Somehow, believers seem to have disconnected this call from the Christian life. To make disciples now is a special task of the church's leadership and a particular program of the church's function. However, the call of Christ in Matthew 28 is for believers to merge this command with their everyday living. To overcome this disconnect, I think it is crucial that we understand three aspects: the message, the manner, and the meaning of the Great Commission.

The Message
What makes this text so troublesome is not that the text is controversial but that obedience to it is complicated. In actuality, the text is quite simple. It calls upon believers to make disciples. There is little to dispute in that primary command and when there is something that might even cause a limited debate, simply observing the life of Christ resolves it.

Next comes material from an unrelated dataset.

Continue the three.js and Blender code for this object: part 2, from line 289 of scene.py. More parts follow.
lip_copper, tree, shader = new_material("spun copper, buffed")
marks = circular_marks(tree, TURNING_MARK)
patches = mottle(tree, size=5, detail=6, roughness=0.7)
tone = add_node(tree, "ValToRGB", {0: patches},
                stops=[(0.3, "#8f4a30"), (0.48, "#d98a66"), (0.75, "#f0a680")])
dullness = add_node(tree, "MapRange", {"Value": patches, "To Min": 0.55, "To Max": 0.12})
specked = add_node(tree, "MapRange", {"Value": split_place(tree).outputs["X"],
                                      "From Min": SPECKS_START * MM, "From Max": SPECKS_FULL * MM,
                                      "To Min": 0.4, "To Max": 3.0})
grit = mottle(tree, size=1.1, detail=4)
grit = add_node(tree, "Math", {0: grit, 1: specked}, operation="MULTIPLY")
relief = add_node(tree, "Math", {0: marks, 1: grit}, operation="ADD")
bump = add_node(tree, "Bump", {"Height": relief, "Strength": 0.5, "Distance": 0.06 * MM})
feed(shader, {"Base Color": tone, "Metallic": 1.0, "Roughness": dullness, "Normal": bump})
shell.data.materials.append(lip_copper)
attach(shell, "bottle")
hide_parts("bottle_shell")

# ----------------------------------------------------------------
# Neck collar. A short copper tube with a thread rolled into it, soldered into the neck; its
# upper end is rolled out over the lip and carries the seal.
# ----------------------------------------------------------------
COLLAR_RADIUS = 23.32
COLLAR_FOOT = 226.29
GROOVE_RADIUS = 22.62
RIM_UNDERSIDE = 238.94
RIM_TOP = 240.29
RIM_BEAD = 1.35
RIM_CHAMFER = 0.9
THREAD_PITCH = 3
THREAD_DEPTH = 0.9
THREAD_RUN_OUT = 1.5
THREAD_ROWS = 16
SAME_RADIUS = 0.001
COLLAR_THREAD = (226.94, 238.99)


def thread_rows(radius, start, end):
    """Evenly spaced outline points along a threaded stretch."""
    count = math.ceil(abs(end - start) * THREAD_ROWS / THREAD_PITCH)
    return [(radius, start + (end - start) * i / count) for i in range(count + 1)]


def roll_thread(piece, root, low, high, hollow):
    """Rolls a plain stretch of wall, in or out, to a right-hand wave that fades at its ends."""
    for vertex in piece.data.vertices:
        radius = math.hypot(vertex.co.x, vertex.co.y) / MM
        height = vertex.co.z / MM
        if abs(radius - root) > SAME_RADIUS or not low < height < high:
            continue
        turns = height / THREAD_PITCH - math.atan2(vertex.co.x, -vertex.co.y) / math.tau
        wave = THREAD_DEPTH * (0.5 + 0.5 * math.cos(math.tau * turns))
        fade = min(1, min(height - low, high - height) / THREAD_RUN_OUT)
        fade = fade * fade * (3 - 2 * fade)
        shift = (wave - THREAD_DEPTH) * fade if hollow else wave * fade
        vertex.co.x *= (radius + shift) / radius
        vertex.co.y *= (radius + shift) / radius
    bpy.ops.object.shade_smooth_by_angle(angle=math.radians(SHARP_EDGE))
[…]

A disciple is a follower. Thus, the call for believers is to make followers, but followers of what? The typical Sunday school answer is correct here: Jesus. The Christian's ambition is to lead others to become followers of Jesus Christ.

The Manner
Several participles make up the Great Commission. Most prominent are the words 'teaching' and 'baptizing.' Together those two words describe the activities that constitute the discipline of making disciples. If we are uncertain about how to make disciples, we only need to look at these words to define the task at hand.

However, less obvious is another participle: going. Though most translations, like the ESV above, begin with 'go,' this term is less precise than the Greek text. A more literal translation would read, “As you are going, make disciples . . .” With these words, we capture the true sense of the Great Commission. It signifies that the manner (or method) of the task at hand is to engage in it as we go about our routine tasks and normal, everyday living.

The Meaning
Sometimes, our habit is to treat the Great Commission as its own entity. We divide it from other tasks of the church and give it its own committee for oversight. This disconnect also carries into our personal life, where the Great Commission often falls into one of two categories. For some, it is a scheduled task, occurring intentionally, but only when someone has made the decision to go out and engage in it. For others, the Great Commission happens circumstantially. Because it lacks intentionality, it lacks form or structure and occurs haphazardly.

Without denying that each of these categories can influence our engagement with the Lord's task in a positive way, the phrase “as you are going” does something important for believers. It reveals that the Great Commission is linked to every aspect of our usual routine. Though the call of the Commission and the routine life of the Christian have become disconnected from one another, “as you are going” unites them together. Thus, the Lord Jesus Christ’s command restores the connection.

Though seemingly small in the text, the concept conveyed here in Matthew 28:19-20 is that the believer is to incorporate the Lord’s will into every aspect of his/her life. It is not a separate discipline we engage in only when convenient or motivated, but it finds its place by being inserted into every task at hand. In a conversation with a co-worker, over coffee with a church member, or on the treadmill at the gym, the Great Commission is not its own activity but instead finds its place in all that we say and do.

Personally, I know that my tendency is to live out my life and then insert the Great Commission at strategic points. The call, though, is that Christians live the Great Commission and then insert life at strategic points. Do you see the difference between those two lifestyles? This text reveres the roles of everyday life and Christ’s command by changing the priority. This aspect is one of the critical difficulties in the Great Commission.

Perhaps to overcome the disconnect, we need to start thinking about not living life and bringing in the Great Commission. Instead, we need to see the way we live as living the Great Commission and incorporating life into that.